And yet this blind belief
in such tradition, many advocates of Christianity would now enjoin us to
imitate! It might have occurred to them, one would think, that, on their
principles, Christianity never could have succeeded; for every mind must
have been hopelessly pre-occupied against all examination of its claims.
It is, indeed, incomparably better that a man should be a sincere
Christian even by an utterly unreasoning and passive faith (if that be
possible), than no Christian at all; but at the best, such a man is a
possessor of the truth only by accident: he ought to have, and, if he
be a sincere disciple of truth, will seek, some more solid grounds for
holding it.

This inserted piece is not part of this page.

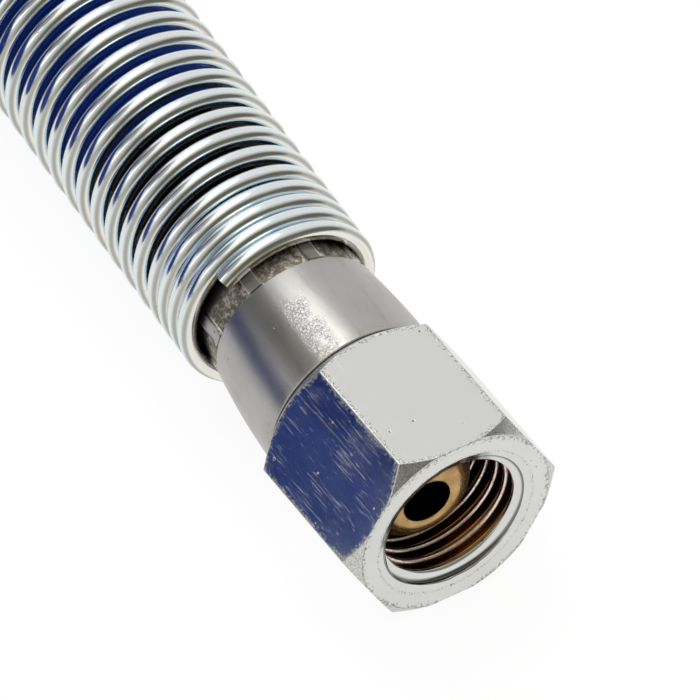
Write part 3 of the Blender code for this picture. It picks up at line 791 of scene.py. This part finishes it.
def guardTree():
    tree, given, out = newGroup("GeometryNodeTree", "woundGuard", [
        *((label, "NodeSocketInt" if isinstance(value, int) else "NodeSocketFloat", value)
          for label, value in guard.items()),
        ("Material", "NodeSocketMaterial", None),
    ], [("Geometry", "NodeSocketGeometry")])
    front, rear, close = given["Front Close Turns"], given["Rear Close Turns"], given["Close Pitch"]
    wireRadius = given["Wire Radius"]
    body = minus(given["Length"], times(wireRadius, 2.0))
    closed = times(plus(front, rear), close)
    openTurns = over(minus(body, closed), given["Open Pitch"])
    turns = plus(plus(front, rear), openTurns)
    line = addNode(tree, "GeometryNodeCurvePrimitiveLine", {"Start": (0, 0, 0), "End": (-1, 0, 0)})
    cut = addNode(tree, "GeometryNodeResampleCurve", {
        "Curve": line.outputs[0], "Count": times(turns, given["Points Per Turn"])})
    share = addNode(tree, "GeometryNodeSplineParameter").outputs["Factor"]
    turn = times(share, turns)
    inFront = lesser(turn, front)
    inOpen = lesser(greater(minus(turn, front), 0.0), openTurns)
    inRear = greater(minus(minus(turn, front), openTurns), 0.0)
    along = plus(times(plus(inFront, inRear), close), times(inOpen, given["Open Pitch"]))
    angle = minus(given["Front End Angle"], times(turn, math.tau))
    helix = minus(given["Outer Radius"], wireRadius)
    spot = joinXyz(minus(minus(given["Front"], wireRadius), along),
                   times(helix, calc("COSINE", angle)), times(helix, calc("SINE", angle)))
    wound = addNode(tree, "GeometryNodeSetPosition", {"Geometry": cut.outputs[0], "Position": spot})
    # The cut ends of the wire are a little nipped
    fromEnd = times(lesser(share, minus(1.0, share)), turns)
    nipped = fade(times(fromEnd, given["Points Per Turn"]), 0.0, 1.2, 0.72, 1.0)
    sized = addNode(tree, "GeometryNodeSetCurveRadius", {"Curve": wound.outputs[0], "Radius": nipped})
    # The wire's middle and its turn are kept, so that the skin knows its side and its grain
    kept = tree.nodes.new("GeometryNodeCaptureAttribute")
    kept.capture_items.new("VECTOR", "centre")
    kept.capture_items.new("FLOAT", "turn")
    here = addNode(tree, "GeometryNodeInputPosition").outputs[0]
    for name, value in (("Geometry", sized.outputs[0]), ("centre", here), ("turn", turn)):
        wire(kept.inputs[name], value)
    section = addNode(tree, "GeometryNodeCurvePrimitiveCircle",
                     {"Radius": wireRadius, "Resolution": given["Wire Sides"]})
    swept = addNode(tree, "GeometryNodeCurveToMesh", {
        "Curve": kept.outputs["Geometry"], "Profile Curve": section.outputs[0], "Fill Caps": True})
    _, cy, cz = parts(kept.outputs["centre"])
    ox, oy, oz = parts(onVectors("SUBTRACT", here, kept.outputs["centre"]))
    side = over(ox, wireRadius)
    outward = over(plus(times(cy, oy), times(cz, oz)), times(helix, wireRadius))
    grain = joinXyz(times(kept.outputs["turn"], grainStretch[0]), times(side, grainStretch[1]),
                    times(outward, grainStretch[1]))
    made = swept.outputs[0]
    for name, value, kind in (("wireSide", side, "FLOAT"), ("wireGrain", grain, "FLOAT_VECTOR")):
        made = addNode(tree, "GeometryNodeStoreNamedAttribute", {
            "Geometry": made, "Name": name, "Value": value}, data_type=kind, domain="POINT").outputs[0]
    smooth = addNode(tree, "GeometryNodeSetShadeSmooth", {"Geometry": made})
    giveMesh(smooth.outputs[0], given["Material"], out["Geometry"])
    return tree


# Hose route
hose = {
    "diameter": 13.0, "length": 1.72, "outerTurn": 83.0, "middleTurn": 70.0, "centre": (-122.5644, -83.4409),
    "coilTurns": 3.5, "easeDown": (76, 118), "rings": 430, "sides": 28,
}


def blendTo(value, low, high):
    share = min(1.0, max(0.0, (value - low) / (high - low)))
    return share * share * (3 - 2 * share)


def rollOver(share, start, stop):
    # The turn that climbs over the middle turn keeps one diameter from it
    turn = math.radians(start + (stop - start) * share)
    d = hose["diameter"]
    return hose["middleTurn"] - d * math.cos(turn), d / 2 + d * math.sin(turn)


def turnAt(t):
    # Radius and height of the hose's middle after t turns of the coil
    low, groove = hose["diameter"] / 2, rollOver(1.0, 0.0, 60.0)[1]
    if t < 2.4:
        shift = blendTo(t, 0.75, 1.0) + blendTo(t, 1.75, 2.0)
        return hose["outerTurn"] - (hose["outerTurn"] - hose["middleTurn"]) * shift, low
    if t < 2.75:
        return rollOver(blendTo(t, 2.4, 2.75), 0.0, 120.0)
    if t < 3.05:
        return hose["middleTurn"] + hose["diameter"] * (0.5 - blendTo(t, 2.75, 3.0)), groove
    return rollOver(blendTo(t, 3.05, 3.38), 60.0, 120.0)


def hoseRoute():
    cx, cy = hose["centre"]
    low, d = hose["diameter"] / 2, hose["diameter"]
    iron, boiler = ends["iron_end"]["pivot"], ends["boiler_end"]["pivot"]
    points = []
    start = iron[0] + ferrule["end"]
    for i in range(24):
        x = start + (cx - start) * i / 24
        points.append(Vector((x, iron[1], iron[2] + (low - iron[2]) * blendTo(-x, *hose["easeDown"]))))
    for i in range(0, round(100 * hose["coilTurns"]) + 1, 2):
        t = i / 100
        radius, height = turnAt(t)
        angle = math.radians(90 + 360 * t)
        points.append(Vector((cx + radius * math.cos(angle), cy + radius * math.sin(angle), height)))
    lean = math.radians(ends["boiler_end"]["lean"])
    end = Vector(boiler) + Vector((math.cos(lean), 0, -math.sin(lean))) * ferrule["end"]
    last = points[-1]
    for i in range(1, 25):
        x = last.x + (end.x - last.x) * i / 24
        onLine = end.z + (end.x - x) * math.tan(lean)
        out = math.hypot(x - cx, hose["middleTurn"] + d / 2)
        crossing = low + math.sqrt(max(0.0, d * d - (out - hose["outerTurn"]) ** 2))
        height = crossing if out < hose["outerTurn"] else low + d
        points.append(Vector((x, last.y + (end.y - last.y) * i / 24, min(onLine, height))))
    return points


def evenly(points, count):
    # Smooths the route a little, then spaces it evenly
    for _ in range(6):
        inner = [(a + 2 * b + c) / 4 for a, b, c in zip(points, points[1:], points[2:])]
        points = [points[0], points[1], *inner[1:-1], points[-2], points[-1]]
    run = [0.0]
    for a, b in zip(points, points[1:]):
        run.append(run[-1] + (b - a).length)
    spaced, k = [], 0
    for i in range(count):
        target = run[-1] * i / (count - 1)
        while k < len(run) - 2 and run[k + 1] < target:
            k += 1
        share = (target - run[k]) / (run[k + 1] - run[k])
        before, start, stop, after = (points[max(0, min(len(points) - 1, k + j))] for j in (-1, 0, 1, 2))
        spaced.append(0.5 * (2 * start + (stop - before) * share
                             + (2 * before - 5 * start + 4 * stop - after) * share ** 2
                             + (3 * start - before - 3 * stop + after) * share ** 3))
    return spaced, run[-1]


def hoseMesh(path):
    # A tube with its own UV map: round the hose, and along it in metres
    sides, radius = hose["sides"], hose["diameter"] / 2
    bm = bmesh.new()
    uv = bm.loops.layers.uv.new("hoseUv")
    rings, normal, run = [], Vector((0, 0, 1)), [0.0]
    for i, point in enumerate(path):
        ahead = (path[min(i + 1, len(path) - 1)] - path[max(i - 1, 0)]).normalized()
        normal = (normal - ahead * normal.dot(ahead)).normalized()
        beside = ahead.cross(normal)
        ring = []
        for j in range(sides):
            turn = math.tau * j / sides
            ring.append(bm.verts.new(point + radius * (math.cos(turn) * normal + math.sin(turn) * beside)))
        rings.append(ring)
        if i:
            run.append(run[-1] + (point - path[i - 1]).length)
    for i in range(1, len(rings)):
        for j in range(sides):
            k = (j + 1) % sides
            face = bm.faces.new((rings[i - 1][j], rings[i - 1][k], rings[i][k], rings[i][j]))
            spots = ((j, i - 1), (j + 1, i - 1), (j + 1, i), (j, i))
            for loop, (u, v) in zip(face.loops, spots):
                loop[uv].uv = (u / sides, run[v] * mm)
    bm.faces.new(rings[0])
    bm.faces.new(rings[-1])
    mesh = meshFrom(bm, "hose", 60)
    mesh.transform(Matrix.Scale(mm, 4))
    mesh.materials.append(hoseRubber)
    return mesh


path, routeLength = evenly(hoseRoute(), hose["rings"])
print("hose route:", round(routeLength), "mm")
tube = addObject("hose", hoseMesh(path))
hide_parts("hose_iron_run", "hose_coil", "hose_boiler_run")
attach(tube, "hose")

# Both ends
nut, tailpiece = nutMesh(), tailpieceMesh()
spring = runTree(guardTree(), {**guard, "Material": zinc}, "woundGuard")
print("shapes made: nut", len(nut.polygons), "guard", len(spring.polygons))
for prefix, end in ends.items():
    straight, swung = endMatrix(end), endMatrix(end, end["nutSwing"])
    made = [
        fitPiece(prefix + "NutTurned", nut, nickel, swung, end["nutBody"],
                 prefix + "_union_nut"),
        fitPiece(prefix + "BrassTail", tailpiece, brass, straight, "hose",
                 prefix + "_tailpiece"),
        fitPiece(prefix + "CrimpedFerrule", ferruleMesh(end["nutSwing"]), crimped, straight, "hose",
                 prefix + "_ferrule"),
        fitPiece(prefix + "WoundGuard", spring, zinc, straight, "hose",
                 prefix + "_bend_guard"),
    ]
    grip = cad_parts[prefix + "_hose_grip"]
    grip.data.materials.clear()
    grip.data.materials.append(gripRubber)
print("ends fitted")

# Floor, world and lamps
studio = {
    "floor": 12.0, "floorHeight": -0.1, "floorColour": (0.86, 0.86, 0.86), "floorRoughness": 0.9,
    "floorGlow": 0.86, "glowInMetal": 0.96, "glowSeen": 1.06, "sky": (0.85, 0.85, 0.85),
}


def addFloor():
    bm = bmesh.new()
    bmesh.ops.create_grid(bm, x_segments=1, y_segments=1, size=studio["floor"])
    mesh = bpy.data.meshes.new("floor")
    bm.to_mesh(mesh)
    bm.free()
    floor = addObject("floor", mesh)
    floor.location = (0, 0, studio["floorHeight"] * mm)
    material, tree, shader = newMaterial("paleFloor")
    shader.inputs["Base Color"].default_value = (*studio["floorColour"], 1)
    shader.inputs["Roughness"].default_value = studio["floorRoughness"]
    rays = addNode(tree, "ShaderNodeLightPath").outputs
    strength = fade(rays["Is Camera Ray"], 0.0, 1.0, studio["glowInMetal"], studio["glowSeen"], "LINEAR")
    glow = addNode(tree, "ShaderNodeEmission", {"Color": (1, 1, 1, 1), "Strength": strength})
    seen = greater(rays["Is Camera Ray"], rays["Is Glossy Ray"])
    mix = addNode(tree, "ShaderNodeMixShader", {
        "Fac": times(seen, studio["floorGlow"]), 1: shader.outputs[0], 2: glow.outputs[0]})
    wire(tree.nodes["Material Output"].inputs["Surface"], mix.outputs[0])
    mesh.materials.append(material)


# Soft patches of light or dark in the room round the object: direction, how wide, how strong
roomPatches = [
    {"towards": (-1.0, 0.0, 0.10), "from": 0.80, "to": 0.96, "colour": (0.95, 1.0, 1.08)},
    {"towards": (0.60, 0.78, 0.15), "from": 0.78, "to": 0.94, "colour": (0.25, 0.25, 0.24)},
    {"towards": (0.93, 0.05, 0.30), "from": 0.55, "to": 0.85, "colour": (0.24, 0.235, 0.20)},
    {"towards": (0.10, -0.40, 0.91), "from": 0.95, "to": 0.985, "colour": (1.25, 1.2, 1.05)},
    {"towards": (-0.29, -0.12, 0.95), "from": 0.91, "to": 0.955, "colour": (1.35, 1.35, 1.33)},
    {"towards": (-0.585, -0.563, 0.583), "from": 0.940, "to": 0.972, "colour": (0.38, 0.37, 0.31)},
    {"towards": (-0.30, -0.68, 0.67), "from": 0.955, "to": 0.985, "colour": (0.34, 0.34, 0.38)},
    {"towards": (-0.76, -0.50, 0.40), "from": 0.955, "to": 0.985, "colour": (0.13, 0.13, 0.12)},
    {"towards": (-0.585, 0.0, 0.811), "from": 0.950, "to": 0.976, "colour": (1.5, 1.5, 1.46)},
]


def addWorld():
    world = bpy.data.worlds.new("room")
    bpy.context.scene.world = world
    world.use_nodes = True
    tree = world.node_tree
    background = tree.nodes["Background"]
    towards = addNode(tree, "ShaderNodeTexCoord").outputs["Generated"]
    colour = (*studio["sky"], 1.0)
    for patch in roomPatches:
        lined = onVectors("DOT_PRODUCT", towards, Vector(patch["towards"]).normalized(), "Value")
        colour = mixColour(fade(lined, patch["from"], patch["to"]), colour, patch["colour"])
    seen = addNode(tree, "ShaderNodeLightPath").outputs["Is Camera Ray"]
    wire(background.inputs["Color"], mixColour(seen, colour, (1.0, 1.0, 1.0)))
    wire(background.inputs["Strength"], 1.0)


lamps = [
    {"name": "softboxAbove", "at": (-410, 0, 575), "size": (290, 290), "power": 0.45,
     "colour": (1.0, 0.99, 0.97)},
    {"name": "softboxLeft", "at": (-150, -620, 360), "size": (120, 320), "power": 0.15,
     "colour": (0.93, 0.97, 1.0)},
]


def addLamps():
    # Each softbox faces the point that the camera aims at
    for lamp in lamps:
        data = bpy.data.lights.new(lamp["name"], "AREA")
        data.shape = "RECTANGLE"
        data.size, data.size_y = lamp["size"][0] * mm, lamp["size"][1] * mm
        data.energy = lamp["power"]
        data.color = lamp["colour"]
        item = addObject(lamp["name"], data)
        item.location = Vector(lamp["at"]) * mm
        item.rotation_mode = "QUATERNION"
        item.rotation_quaternion = (Vector(view["aim"]) * mm - item.location).to_track_quat("-Z", "Y")
        item.visible_camera = False


addFloor()
addWorld()
addLamps()
bpy.context.scene.view_settings.view_transform = "Standard"
print("studio set")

But it is but too obvious, we fear, that the disposition to
enjoin this obsequious mood of mind is prompted by a strong desire
to revive the ancient empire of priestcraft and the pretensions of
ecclesiastical despotism; to secure readmission to the human mind of
extravagant and preposterous claims, which their advocates are sadly
conscious rest on no solid foundation. They feel that reason is not with
them, it must be against them: and reason therefore they are determined
to exclude.
But the experience of the present 'developments' of Oxford teaching
may serve to show us how infinitely perilous is this course; and how
fearfully, both outraged reason and outraged faith will avenge the
wrongs done them by their alienation and disjunction.